In the listing that follows, count each line where the word "joints" appears; write nothing but the count.

Dataset content =
>>>
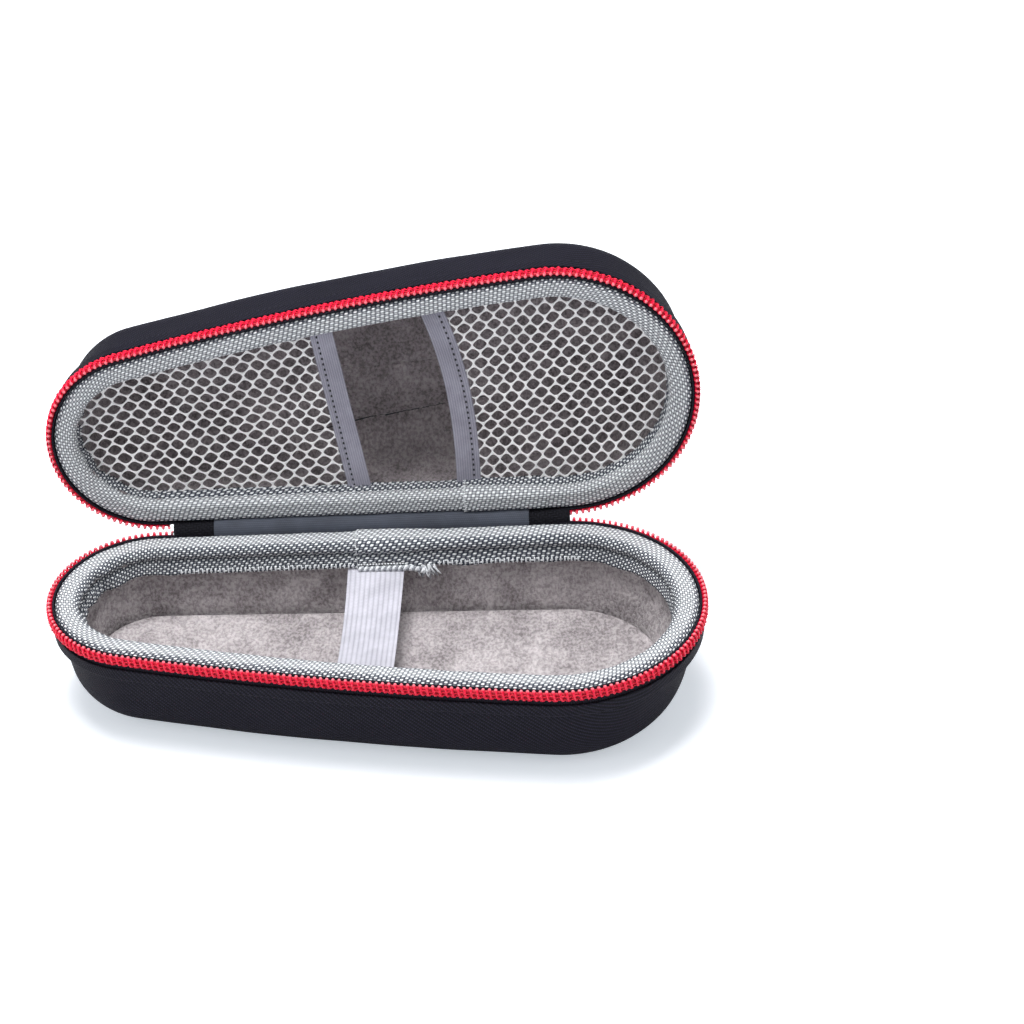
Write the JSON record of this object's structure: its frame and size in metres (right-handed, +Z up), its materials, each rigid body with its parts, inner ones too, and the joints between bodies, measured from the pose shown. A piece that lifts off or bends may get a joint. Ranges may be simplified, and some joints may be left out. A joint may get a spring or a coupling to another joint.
{
  "type": "travel hard case",
  "caption": "Teardrop clamshell hard case with a zip, a padded lined base with an elastic strap, and two net pockets in its lid.",
  "frame": {"origin": "on the table, under the middle of the base's outline at the zip", "axes": "+X along the hinge towards the wide end, -Y towards the user, +Z up"},
  "size_m": [0.1998, 0.1237, 0.1219],
  "materials": {
    "black_cover": "woven twill",
    "foam": "closed-cell foam",
    "fleece": "short brushed pile",
    "pad": "short brushed pile over a dense core",
    "grey_binding": "basket weave",
    "black_tape": "woven tape",
    "red_coil": "semi-gloss nylon",
    "grey_elastic": "ribbed elastic",
    "black_webbing": "woven webbing",
    "grey_ribbon": "plain ribbon",
    "white_net": "knitted net",
    "black_metal": "satin lacquer"
  },
  "bodies": {
    "base": {"base_outer_cover": "black_cover", "base_foam_shell": "foam", "base_lining": "fleece", "base_floor_pad": "pad", "base_rim_binding": "grey_binding", "base_zip_tape": "black_tape", "base_zip_coil": "red_coil", "elastic_strap": "grey_elastic", "zip_tail_tape": "black_tape", "zip_tail_chain": "red_coil", "zip_end_stop": "black_metal", "hinge_webbing": "black_webbing", "hinge_inner_ribbon": "grey_ribbon"},
    "lid": {"lid_outer_cover": "black_cover", "lid_foam_shell": "foam", "lid_lining": "fleece", "lid_rim_binding": "grey_binding", "lid_zip_tape": "black_tape", "lid_zip_coil": "red_coil", "left_mesh_pocket": "white_net", "left_pocket_elastic": "grey_elastic", "right_mesh_pocket": "white_net", "right_pocket_elastic": "grey_elastic"},
    "zip_slider": {"zip_slider_body": "black_metal", "slider_crown": "black_metal"},
    "pull_tab": {"pull_tab": "black_metal"}
  },
  "joints": [
    {"name": "lid_hinge", "type": "hinge", "parent": "base", "child": "lid", "pos_m": [0, 0.0435, 0.035], "axis": [-1, 0, 0], "range_deg": [-92, 58], "deforming": ["hinge_webbing", "hinge_inner_ribbon"]},
    {"name": "zip_slide", "type": "slide", "parent": "base", "child": "zip_slider", "axis": [-1, 0, 0], "range_m": [0, 0.012], "deforming": ["zip_tail_chain", "zip_tail_tape"]},
    {"name": "tab_hinge", "type": "hinge", "parent": "zip_slider", "child": "pull_tab", "pos_m": [-0.0448, 0.04728, 0.027], "axis": [0, 0, 1], "range_deg": [0, 180]}
  ]
}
<<<
Exercise response = 2